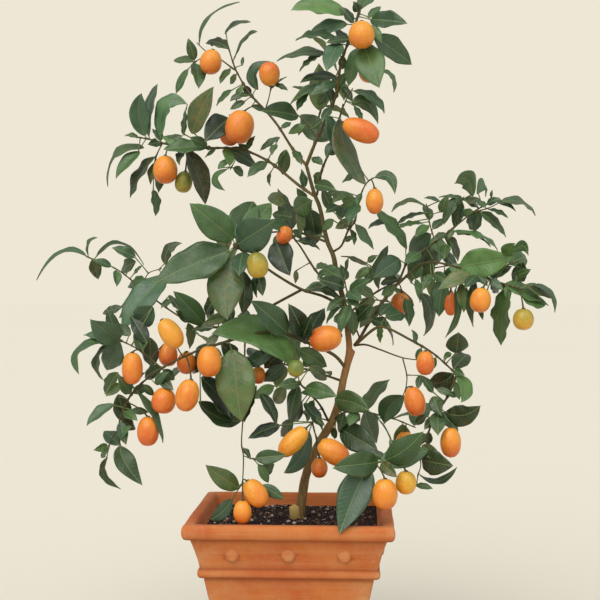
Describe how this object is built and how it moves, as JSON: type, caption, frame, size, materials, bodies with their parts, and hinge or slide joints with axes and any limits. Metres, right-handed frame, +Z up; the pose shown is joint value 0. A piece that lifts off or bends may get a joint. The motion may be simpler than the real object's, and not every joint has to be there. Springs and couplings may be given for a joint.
{
  "type": "potted kumquat tree",
  "caption": "Small kumquat tree in fruit: a leaning trunk, leafy shoots and oval orange fruits, growing from soil in a square terracotta planter with a rolled rim.",
  "frame": {"origin": "centre of the planter's underside, on the surface it stands on", "axes": "+Z up, -Y towards the front of the tree and square to the planter's front side, +X to the right as seen from the front"},
  "size_m": [0.6215, 0.3198, 0.7787],
  "materials": {
    "terracotta": "unglazed fired clay, matt, with faint wiped lines and a pale bloom at the edges",
    "soil": "dark loose potting mix with pale grit and bark chips",
    "bark": "thin smooth bark, brown, greener on young wood",
    "foliage": "leathery evergreen leaves, glossy above and paler and matt below",
    "ripe_rind": "thin waxy orange citrus rind with fine oil pits",
    "unripe_rind": "waxy green to yellow citrus rind with fine oil pits"
  },
  "bodies": {
    "root": {"terracotta_planter": "terracotta", "potting_soil": "soil", "trunk": "bark", "crown_top_spray": "foliage", "crown_middle_spray": "foliage", "second_upright_shoot": "foliage", "upper_left_spray": "foliage", "upper_left_bough": "foliage", "upper_left_outer_spray": "foliage", "centre_left_shoot": "foliage", "big_leaf_whorl": "foliage", "far_left_spray": "foliage", "lower_left_bough": "foliage", "lower_left_spray": "foliage", "low_front_shoot": "foliage", "low_right_shoot": "foliage", "hanging_shoot": "foliage", "leader_right_shoot": "foliage", "right_bough": "foliage", "right_upper_spray": "foliage", "right_cluster": "foliage", "right_middle_shoot": "foliage", "right_lower_spray": "foliage", "rim_spray": "foliage", "back_crown_shoot": "foliage", "back_left_shoot": "foliage", "back_right_shoot": "foliage", "back_low_left_shoot": "foliage", "back_low_right_shoot": "foliage", "kumquat_01": "ripe_rind", "kumquat_02": "ripe_rind", "kumquat_03": "ripe_rind", "kumquat_04": "ripe_rind", "kumquat_05": "ripe_rind", "kumquat_06": "ripe_rind", "kumquat_07": "unripe_rind", "kumquat_08": "unripe_rind", "kumquat_09": "ripe_rind", "kumquat_10": "ripe_rind", "kumquat_11": "ripe_rind", "kumquat_12": "unripe_rind", "kumquat_13": "ripe_rind", "kumquat_14": "ripe_rind", "kumquat_15": "ripe_rind", "kumquat_16": "ripe_rind", "kumquat_17": "ripe_rind", "kumquat_18": "unripe_rind", "kumquat_19": "ripe_rind", "kumquat_20": "ripe_rind", "kumquat_21": "ripe_rind", "kumquat_22": "ripe_rind", "kumquat_23": "ripe_rind", "kumquat_24": "ripe_rind", "kumquat_25": "ripe_rind", "kumquat_26": "ripe_rind", "kumquat_27": "ripe_rind", "kumquat_28": "ripe_rind", "kumquat_29": "ripe_rind", "kumquat_30": "ripe_rind", "kumquat_31": "unripe_rind"}
  },
  "joints": []
}
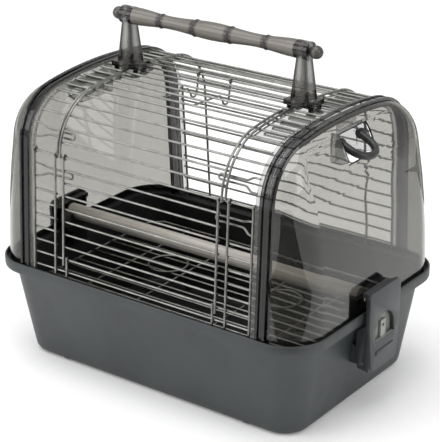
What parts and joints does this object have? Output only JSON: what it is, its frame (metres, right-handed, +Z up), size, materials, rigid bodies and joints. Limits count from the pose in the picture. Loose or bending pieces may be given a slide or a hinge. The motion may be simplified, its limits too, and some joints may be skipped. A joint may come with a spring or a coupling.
{
  "type": "bird travel carrier",
  "caption": "Pet bird carrier with a deep tray, clear end caps, curved wire cage, hinged door and roof hatch, perch, floor grille, swing latches and carry handle.",
  "frame": {"origin": "centre of the footprint, on the surface that the tray stands on", "axes": "+X along the length to the right end cap, -Y towards the front door, +Z up"},
  "size_m": [0.3676, 0.238, 0.3222],
  "materials": {
    "tray": "satin",
    "cap": "clear smoked, polished",
    "ring": "clear smoked, polished",
    "handle": "clear smoked, polished",
    "wire": "bright zinc plating",
    "steel": "bright",
    "latch": "satin",
    "black_plastic": "satin",
    "strap_loop": "satin",
    "perch": "smooth, pale"
  },
  "bodies": {
    "carrier": {"tray": "tray", "tray_floor": "tray", "floor_grille": "wire", "left_end_cap": "cap", "right_end_cap": "cap", "left_ring_frame": "ring", "right_ring_frame": "ring", "front_sill": "wire", "front_column_left": "wire", "front_column_right": "wire", "left_hoop_grille": "wire", "right_hoop_grille": "wire", "roof_grille": "wire", "rear_grille": "wire", "hatch_catch_left": "wire", "hatch_catch_right": "wire", "door_catch_left": "wire", "door_catch_right": "wire", "handle_grip": "handle", "handle_rod": "steel", "handle_post_left": "handle", "handle_post_right": "handle", "handle_knob_left": "handle", "handle_knob_right": "handle", "handle_screws_left": "steel", "handle_screws_right": "steel", "strap_bracket_left": "cap", "strap_bracket_right": "cap", "perch": "perch", "perch_holder_left": "black_plastic", "perch_holder_right": "black_plastic"},
    "roof_hatch": {"roof_hatch": "wire"},
    "front_door": {"front_door": "wire"},
    "latch_left": {"latch_left": "latch", "latch_pin_left": "steel"},
    "latch_right": {"latch_right": "latch", "latch_pin_right": "steel"},
    "strap_loop_left": {"strap_loop_left": "strap_loop"},
    "strap_loop_right": {"strap_loop_right": "strap_loop"},
    "treat_hanger": {"treat_hanger": "wire"}
  },
  "joints": [
    {"name": "hatch_hinge", "type": "hinge", "parent": "carrier", "child": "roof_hatch", "pos_m": [0, -0.024, 0.26302], "axis": [-1, 0, 0], "range_deg": [0, 95]},
    {"name": "door_hinge", "type": "hinge", "parent": "roof_hatch", "child": "front_door", "pos_m": [0, -0.10739, 0.211], "axis": [-1, 0, 0], "range_deg": [0, 110]},
    {"name": "latch_left_pivot", "type": "hinge", "parent": "carrier", "child": "latch_left", "pos_m": [-0.174, 0, 0.05], "axis": [0, -1, 0], "range_deg": [0, 95]},
    {"name": "latch_right_pivot", "type": "hinge", "parent": "carrier", "child": "latch_right", "pos_m": [0.174, 0, 0.05], "axis": [0, 1, 0], "range_deg": [0, 95]},
    {"name": "strap_loop_left_pivot", "type": "hinge", "parent": "carrier", "child": "strap_loop_left", "pos_m": [-0.1432, 0, 0.24501], "axis": [0, 1, 0], "range_deg": [-8, 70]},
    {"name": "strap_loop_right_pivot", "type": "hinge", "parent": "carrier", "child": "strap_loop_right", "pos_m": [0.1432, 0, 0.24501], "axis": [0, -1, 0], "range_deg": [-8, 70]},
    {"name": "treat_hanger_swing", "type": "hinge", "parent": "carrier", "child": "treat_hanger", "pos_m": [-0.017, 0.024, 0.26302], "axis": [1, 0, 0], "range_deg": [-4, 25]}
  ]
}
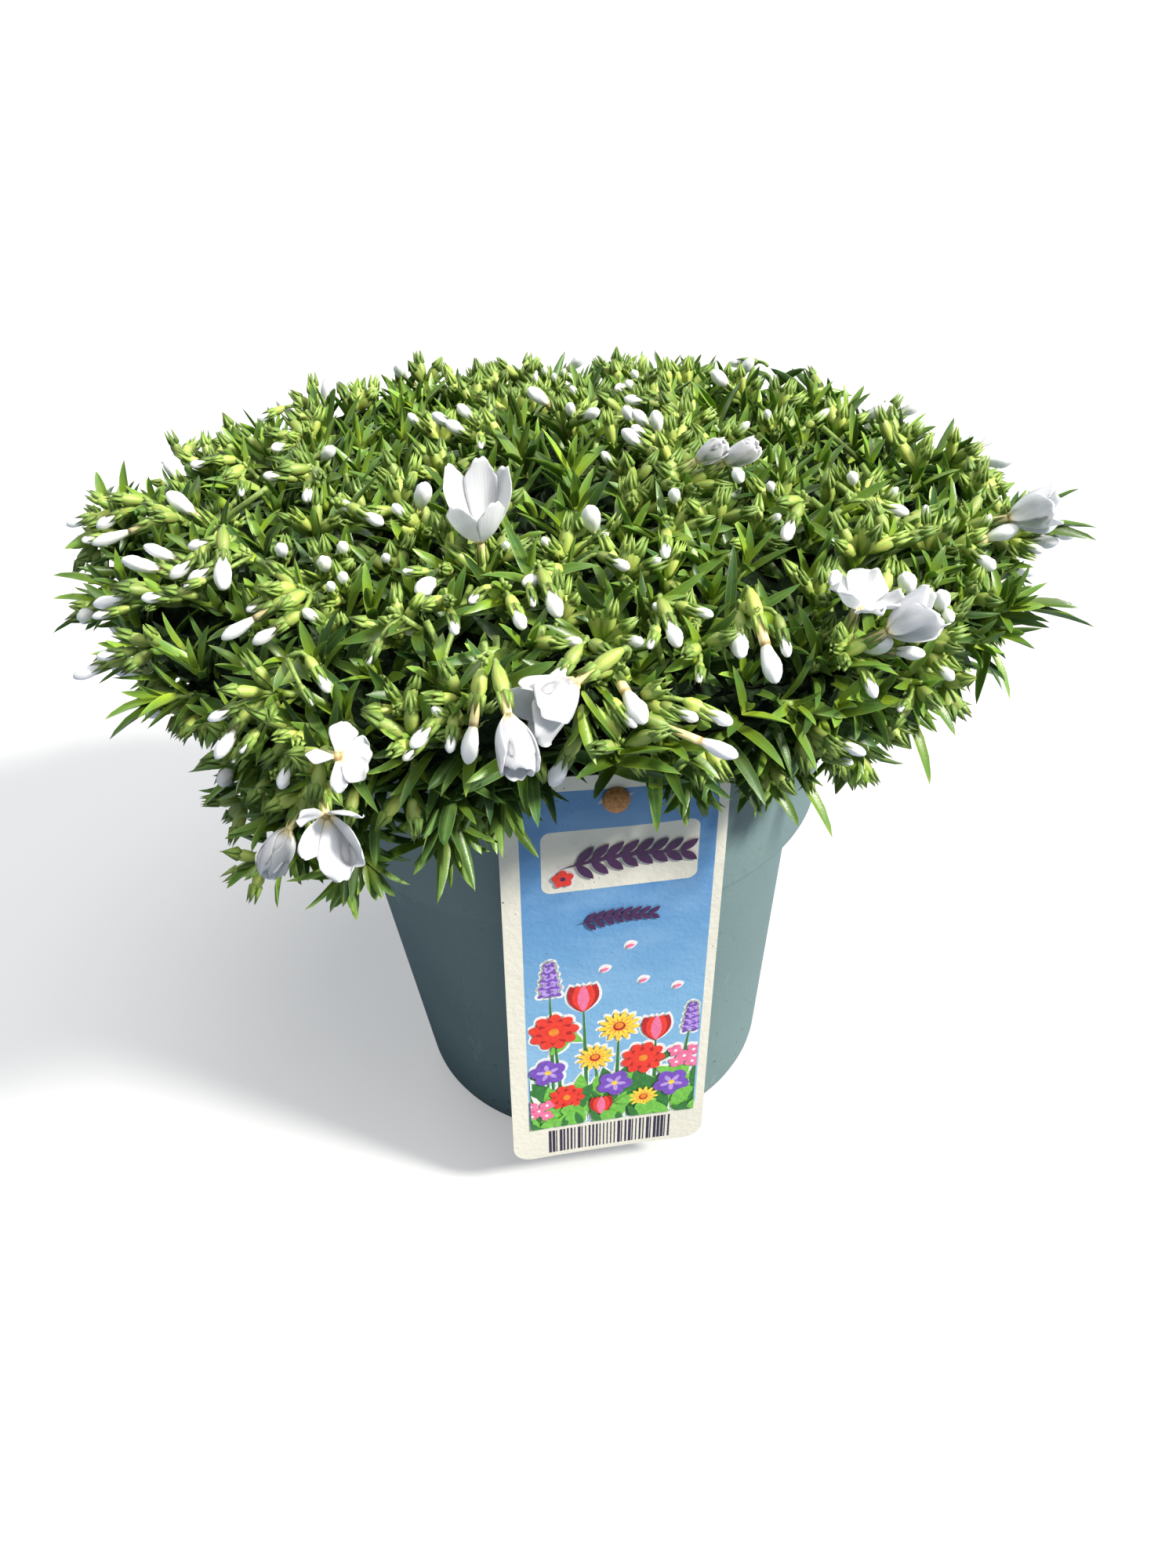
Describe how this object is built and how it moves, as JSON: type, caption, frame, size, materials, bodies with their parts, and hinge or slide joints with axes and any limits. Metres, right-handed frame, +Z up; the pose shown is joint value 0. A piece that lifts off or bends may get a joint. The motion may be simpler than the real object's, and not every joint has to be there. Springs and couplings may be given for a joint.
{
  "type": "potted phlox plant",
  "caption": "Low, wide mat-forming phlox in white bud and bloom, spilling over a round tapered nursery pot with a hanging plant label held by a push peg.",
  "frame": {"origin": "centre of the pot's flat base", "axes": "+Z up along the pot's axis; the label hangs on the -Y side; +X to the right seen from the label's side"},
  "size_m": [0.2816, 0.2675, 0.2272],
  "materials": {
    "pot": "satin petrol-teal moulded plastic with fine scuffs",
    "soil": "rough dark brown potting soil",
    "label": "printed sheet with an off-white border and a blue panel",
    "peg": "warm orange-brown, lightly mottled",
    "foliage": "waxy green leaves, dark inside and yellow-green at the tips",
    "petal": "soft white petals with a faint cool shade"
  },
  "bodies": {
    "root": {"pot": "pot", "soil": "soil", "label": "label", "peg": "peg", "foliage": "foliage", "bloom_upright": "petal", "bloom_back_left": "petal", "bloom_back_right": "petal", "bloom_right_edge": "petal", "bloom_right_upper": "petal", "bloom_right_lower": "petal", "bloom_front_right": "petal", "bloom_front_left": "petal", "bloom_corner_open": "petal", "bloom_corner_half": "petal", "bloom_corner_shut": "petal"}
  },
  "joints": []
}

⁂

→ Set problem
Go through the lines above. Select every one that has the string "from".

→ Expected answer
  "caption": "Small kumquat tree in fruit: a leaning trunk, leafy shoots and oval orange fruits, growing from soil in a square terracotta planter with a rolled rim.",
  "frame": {"origin": "centre of the planter's underside, on the surface it stands on", "axes": "+Z up, -Y towards the front of the tree and square to the planter's front side, +X to the right as seen from the front"},
What parts and joints does this object have? Output only JSON: what it is, its frame (metres, right-handed, +Z up), size, materials, rigid bodies and joints. Limits count from the pose in the picture. Loose or bending pieces may be given a slide or a hinge. The motion may be simplified, its limits too, and some joints may be skipped. A joint may come with a spring or a coupling.
  "frame": {"origin": "centre of the pot's flat base", "axes": "+Z up along the pot's axis; the label hangs on the -Y side; +X to the right seen from the label's side"},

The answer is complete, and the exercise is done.